M.N.V. Holdings v. 200 South


July 9, 2021

Utah Court of Appeals

2021 UT App 76 (Click for full text)

The Utah Court of Appeals reversed the district court’s dismissal of a suit to recognize a prescriptive easement. 

Background:

A developer recently purchased two contiguous parcels of property (“Property”) on the northwest corner of 200 South and State Street, which is occupied by a fast-food restaurant and a parking lot. Just north of these two parcels, M.N.V. Holdings owns two other contiguous parcels of property, occupied by two shops. Because M.N.V.’s shops have insufficient parking space, employees have crossed the Property’s parking lot to get to work, and they have done so daily for at least twenty years. Because the Property lies on a corner, M.N.V. invitees would use one of three routes that cut through the Property’s parking lot. After learning of the developer’s plan to construct a high-rise apartment building on the existing parking lot, M.N.V. filed a lawsuit seeking a declaratory judgment recognizing a prescriptive easement over the Property.
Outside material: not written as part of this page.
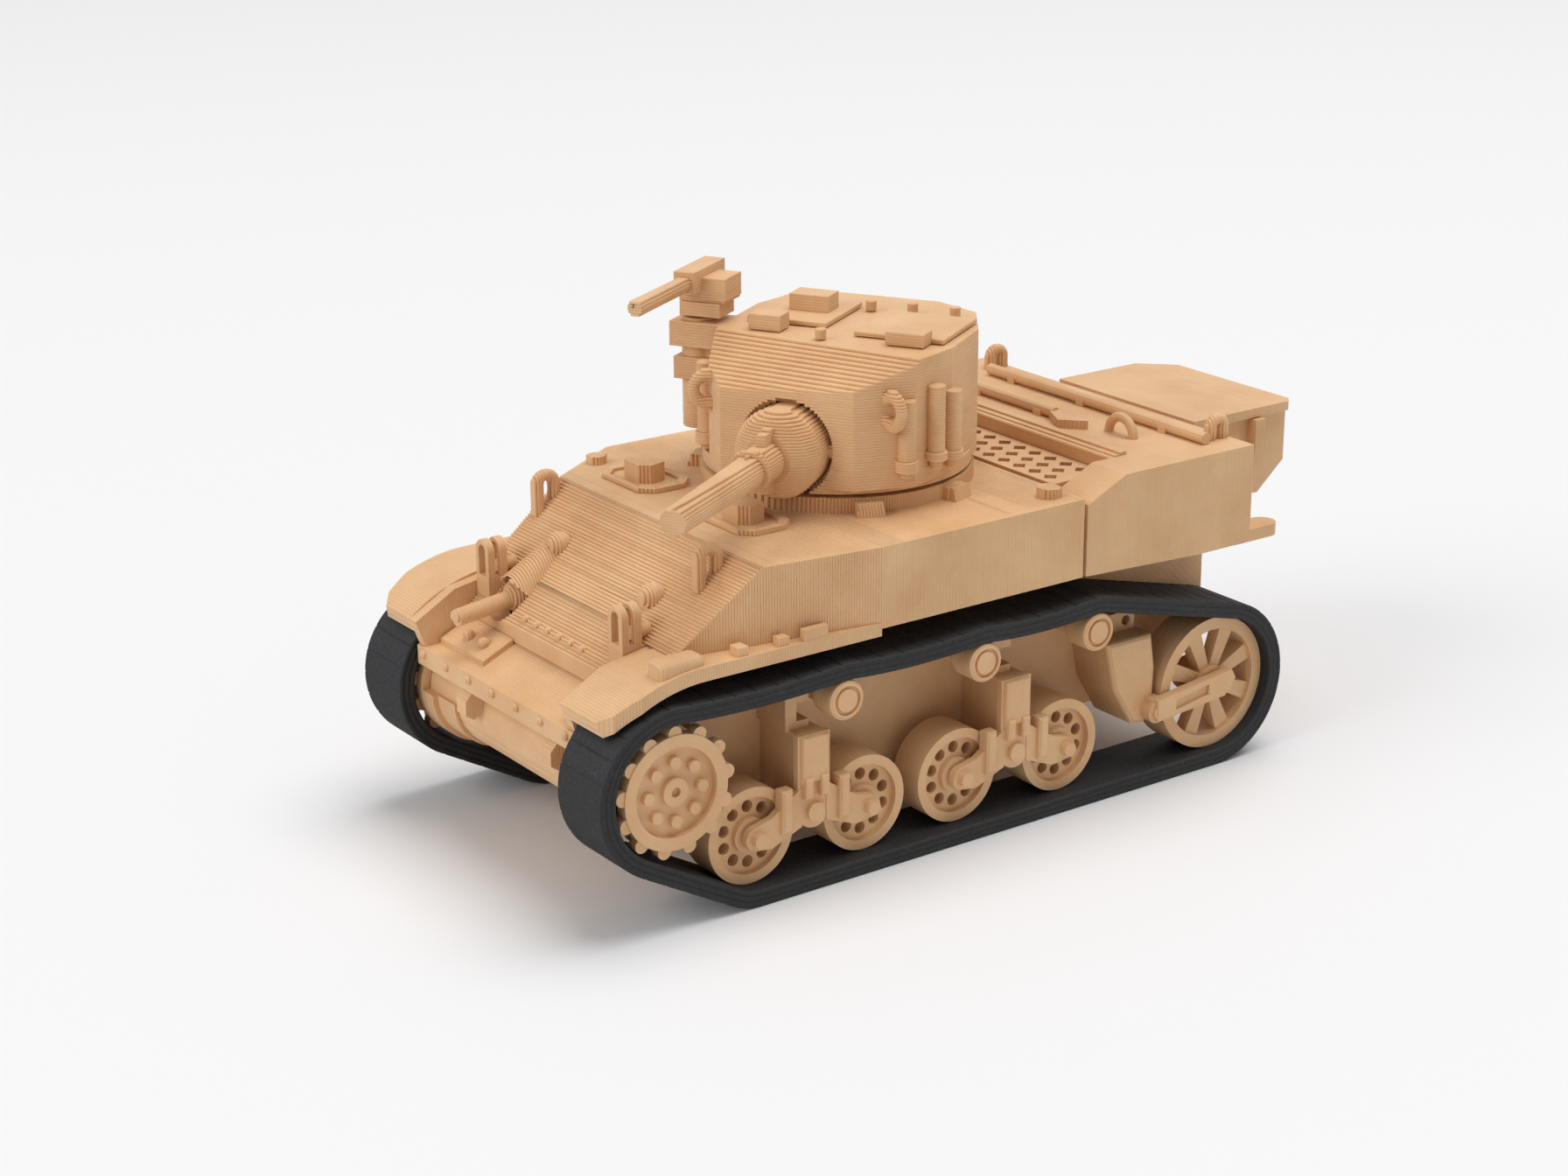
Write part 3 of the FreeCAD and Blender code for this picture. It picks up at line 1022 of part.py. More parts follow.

Both parties filed for summary judgment, and the district court found for the developer because it found that MNV could not prove continuous use of all three easement routes through the parking lot. M.N.V. appealed.

Holding:

Focusing its analysis on whether M.N.V. failed to make the requisite showing of continuous use of any particular route for the requisite twenty years, The Utah Court of Appeals reversed and remanded the lower court’s holding. To gain legal recognition of a prescriptive easement in Utah, the claimant must prove, by clear and convincing evidence, that their use of another’s land was (1) open and notorious, (2) continuous, (3) adverse, and (4) for a period of twenty years. The Court of Appeals concluded that the district court inappropriately relied on the precedent set in Lund v. Wilcox, in which an easement route was altered at some point during the twenty years of use, and the deviation destroyed the required continuity to make the route a prescriptive easement. Unlike the claimant in Lund, M.N.V. did not switch routes at any point during the past twenty years and was not trying to “tack” two distinct periods of two separate routes. Looking to persuasive authority from other jurisdictions, the Court held that “the continuity required to establish a prescriptive easement does not entail frequent or constant use. Rather, all that is necessary is that the use be as often as required by the nature of the use and the needs of the claimant.” Accordingly, the Court concluded that “a claimant’s use of multiple distinct routes over the servient estate does not, by itself, operate to defeat the claimant’s ability to meet the ‘continuous’ element of the prescriptive easement.” The lower court erred in dismissing M.N.V.’s claim as a matter of law. The case was reversed and remanded with instructions to engage in the necessary factual inquiry with regard to each of the three routes to establish the continuity requirement for prescriptive easements.